When I was a kid, two weeks before Christmas we went to Aunt Punch’s farm and cut down a cedar tree. Many cedars dotted the hillside beyond the creek, and we had our pick. We argued over the one that was fullest, the one that was the right height, then Dad sawed it down. He wrestled it into the trunk, tied it down, and at home he anchored it in a bucket of dirt with rocks wedged in place to keep it solidly upright, so it could withstand the rambunctious decorating by me and my sister and brothers.
The fragrant smell of cedar permeated the living room. I’d walk up to the tree after it was decked out and just take deep breaths of Christmas. Of course, we watered it every day, but by the day after Christmas when we took it down, dry needles bit into our hands.
Fast forward to the time when I was a single gal and living alone. The office purchased a new Christmas tree and took secret bids on the old five-foot aluminum tree with few branches. I bought it for $1.50
No lights could go on this metal tree, so I covered Styrofoam balls with glue, rolled them in glitter, stuck unbent paperclips in them, and hung them on the tree. A blue-glittered Styrofoam star topped the tree. I, as a poor but independent adult, had my first Christmas tree that sparkled and shimmered, but it didn’t smell.
After Jim and I married, we decorated his eight-foot lemon tree with my Styrofoam ornaments. I got a paint-by-numbers ornament kit and painted wooden ornaments, both sides, and hung those, too. If I crushed a leaf, I smelled tart lemon, not really a Christmas scent.
Later when Landon was a couple years old, we decided to get a real tree, and although it was pine, not cedar, the evergreen smell was there. We bought it off a lot, and Jim put it in a bucket of sand from the sandbox. For a couple days all was fine, but then the smell of Christmas soured. I’d been watering the tree to keep it fresh, but the smell coming from the needles was anything but fresh.
Of course, I knew we lived with neighbors who loved cats. Millie had eleven, and the Bailey sisters had seven. Turns out, when the lid was left off Landon’s sandbox, their precious cats had thought it was a litter box. When I watered the Christmas tree sand, the smell became noxious.
Friends who were leaving town for the holidays took their tree down and brought it over for us, so we decorated another tree and put it in the living room. From then on, we used a Christmas tree stand to hold our evergreen upright.

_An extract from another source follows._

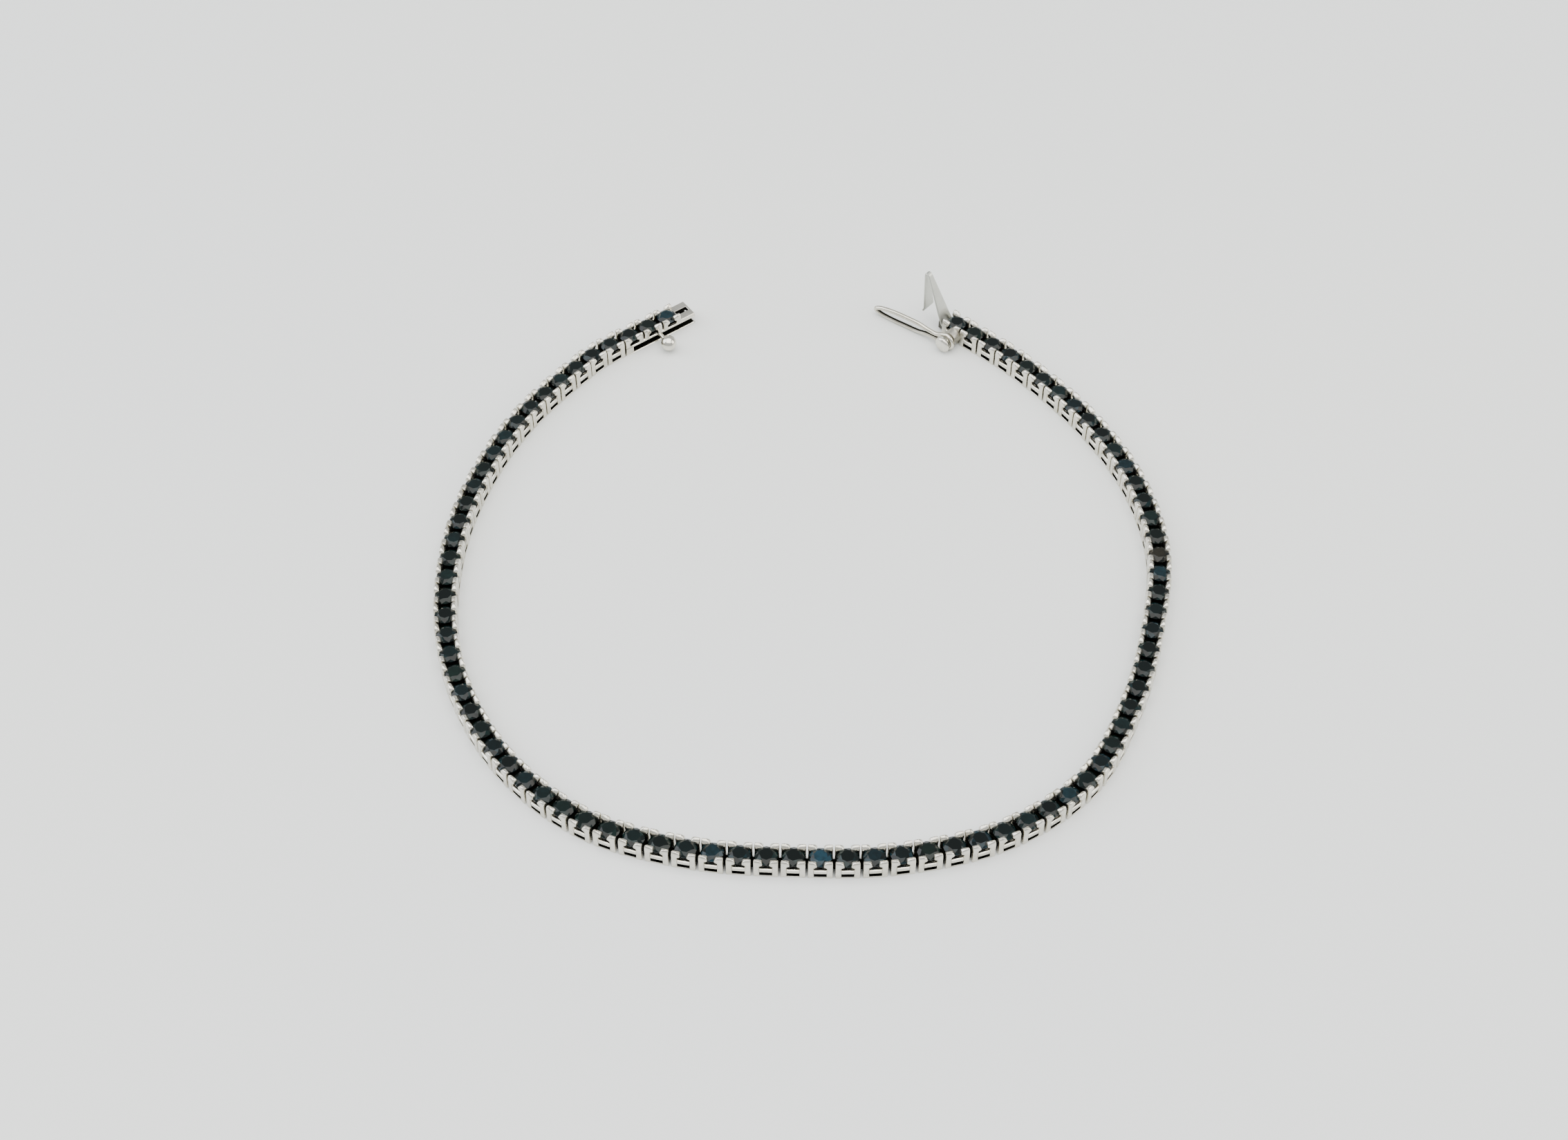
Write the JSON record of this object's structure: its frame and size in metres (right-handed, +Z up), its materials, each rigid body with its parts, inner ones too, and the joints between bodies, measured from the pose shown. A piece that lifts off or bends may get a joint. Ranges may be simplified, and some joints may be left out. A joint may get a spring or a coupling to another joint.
{
  "type": "tennis bracelet",
  "caption": "Open tennis bracelet of square four-prong baskets with round cut stones, a box clasp with a spring tongue and a side safety catch.",
  "frame": {"origin": "on the surface that the bracelet lies on, under the middle of its bounding box", "axes": "+Z up, the way the stones face; +Y towards the open clasp; +X to the right as seen from the front of the loop"},
  "size_m": [0.0644, 0.0651, 0.0058],
  "materials": {
    "clasp_box": "polished white metal with dark cut stones",
    "chain": "polished white metal with dark cut stones",
    "clasp_tongue": "polished white metal, with a duller spring strip",
    "safety_catch": "polished white metal wire",
    "stone": "dark faceted stone with blue and green lights"
  },
  "bodies": {
    "bracelet": {"clasp_box": "clasp_box", "chain_left": "chain", "chain_right": "chain", "clasp_tongue": "clasp_tongue"},
    "catch": {"safety_catch": "safety_catch"}
  },
  "joints": [
    {"name": "catch_hinge", "type": "hinge", "parent": "bracelet", "child": "catch", "pos_m": [0.01362, 0.02717, 0.00095], "axis": [0.6594, 0.7518, 0], "range_deg": [0, 165]}
  ]
}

Fast forward again several years. Jim took Landon and Marshall to the Christmas parade, but Morgan felt sick, so we stayed home. The next day I took him to his pediatrician.
“Morgan is here every Christmas season,” she said. She pursed her lips in thought. “When did you put up your tree?”
“Yesterday,” I said, and then the light bulb went on. “You don’t think…”
“Take it down,” she said.
And that was that. The last year of the real tree. We undecorated that tree, and by now we had lots of ornaments as gifts from friends and family, and we carried that tree outside. Some friends hadn’t purchased a tree yet, so we gave it to them.
We went to six stores before I found a tree that looked real. It was the display tree, but we bought it and disassembled it. Limbs were piled in two carts, and a couple fell off before we got to checkout.
The next day, we decorated the tree with all the ornaments we’d collected through the years. It was a beautiful tree, but it didn’t smell, and I didn’t dare spray evergreen scent for fear of harming Morgan.
We still use that lovely tree, and we can put it up more than two weeks ahead of Christmas without it drying out. People have asked me if it’s real, it looks that good. But it doesn’t smell. And although Morgan hasn’t lived here for years, he visits during the holidays, so I don’t spray an artificial scent.
Now that it’s the season and Christmas trees line up outside stores while awaiting good homes, I walk along and smell each one. And I’m transported in time to when Christmas was the scent of an evergreen.